The rest of the letter is an appeal for brothers for Forest’s school at Napier. Reignier had been writing as early as 1865 (rf LL 176, 178, 180), but Forest since at least 1863 (rf Goulter 118-122). Although he had a flourishing school for girls conducted by the Sisters of the Missions, he was not happy with the progress of the boys’ school run by laymen. He was hoping that his association with Champagnat would give him some priority. Forest had been at the Hermitage from 1831 to 1832, one of half a dozen or so Marist priests who had done their novitiate there between 1828 and 1832, including Pompallier and Servant. But he had to wait on Redwood, who had the advantage not only of being bishop but of being able to put his case in person.

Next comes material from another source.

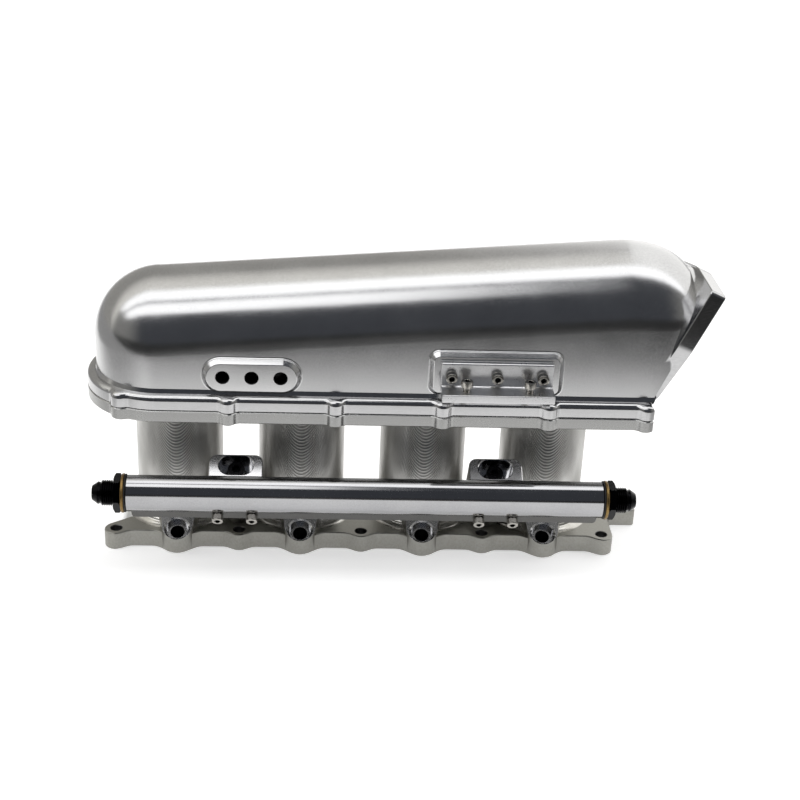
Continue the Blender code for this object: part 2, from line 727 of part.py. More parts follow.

Redwood visited Saint-Genis where he presided at the closing of the second retreat in July 1874 (Avit 3: 116). Louis-Marie reports the departure of three brothers for Wellington in the same circular, 21 November 1875, as that of John for Sydney as Provincial for the Missions (CSG V: 275-6). However, he also lists ‘the very important post of Napier’ as one of those waiting to be filled (ibid.). Forest was to receive his brothers in 1878.

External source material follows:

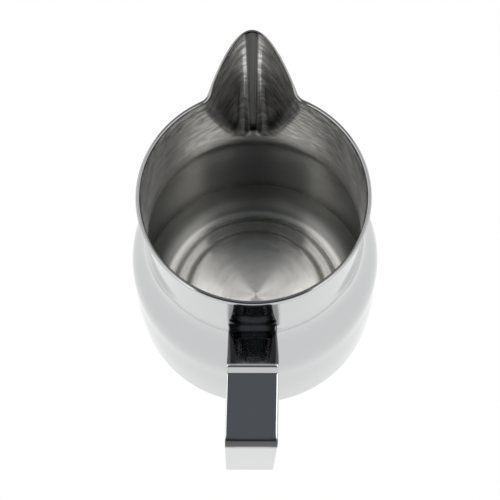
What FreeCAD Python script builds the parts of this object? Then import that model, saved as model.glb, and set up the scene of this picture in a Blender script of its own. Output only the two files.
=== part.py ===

An account of the Napier foundation can be found in Pat Gallagher’s history, The Marist Brothers in New Zealand, Fiji and Samoa 1876-1976, New Zealand Marist Brothers Trust Board, 1976, pp 38-43. Gallagher quotes part of this letter in those pages. He also presents the course of instruction which includes the subjects mentioned by Forest [3]. The underlinings in the text are those of the original.

Text of the Letter

The bearer of this letter is a young man of Napier. His name is David Watt. He has been a soldier for several years but having obtained his demission he has stayed in this country. I have known him for a long time, his conduct has always appeared excellent to me. He is sober and approaches the sacraments often. He has only a little education and I don’t think that he will ever be capable of teaching. His health is reasonably good, I believe. He earnestly desires to enter your Society and I am very far from dissuading him. If he does not become an outstanding subject he will be able to become a good and humble religious.
We will be able with time to find you some good subjects in New Zealand. But a good way of making vocations rise is to show them some good religious. Two or three good establishments in New Zealand, apart from the very great good they would do in this country, would procure many subjects for your Society, which I could say is also my own since the Hermitage was the house of my novitiate and that of several of our fathers in the beginning of our Society. No, I will never forget the happy days I spent in that house with the good Father Champagnat. It is already many years I have been making requests to obtain brothers from that dear Society to found an establishment in Napier. Would I be able to succeed? Mgr Redwood has assured me that the second establishment to be made in New Zealand will be at Napier. His Lordship is hoping to begin the Wellington one soon. He expects the brothers promised him shortly. May I hope that soon your good brother Superior General will grant my request so often repeated? Ah, dear Brother, please put in a word in our favour when you have occasion to write to him.
Here in Napier four or even five brothers could easily support themselves and more by means of the schools. Our present schoolmaster has 120 children and certainly a superior school would have more. If we had four or five brothers, we could immediately have two schools, one for the slightly better off people, Select school and a Common school. Moreover we would have a good number of boarders whose parents live in the country where there are no schools or they are protestant ones. The thought has occurred to me a number of times that you yourselves in Sydney would be able perhaps to procure for us subjects of your Society capable enough to take charge of our schools. The ordinary branches of education in our schools are the same as everywhere else: reading, writing, grammar, geography, arithmetic, a little drawing, etc. etc. If I had the hope of obtaining brothers soon to found an establishment at Napier, I would ask you to kindly provide me with a plan for building schools and apartments for the brothers in conformity with the other houses of your establishments. Doubtless in the beginning we would not be able to do everything to be desired but at least we would do the essential.
I keep on hoping and I am confident that I will not be disappointed in my hope. I hope that the Blessed Virgin will obtain brothers for us. We pray and we will keep on praying until we are successful.
Farewell, dear Brother. Yours very devotedly in J. and M.
J. Forest S.M.


  1. Copy made by Br Alban Doyle from the original in the AFM in 1969. The copy we possess (MBAA) has only those pages referring more especially to New Zealand and the islands (though the first date in the heading, 1861, seems to be an error).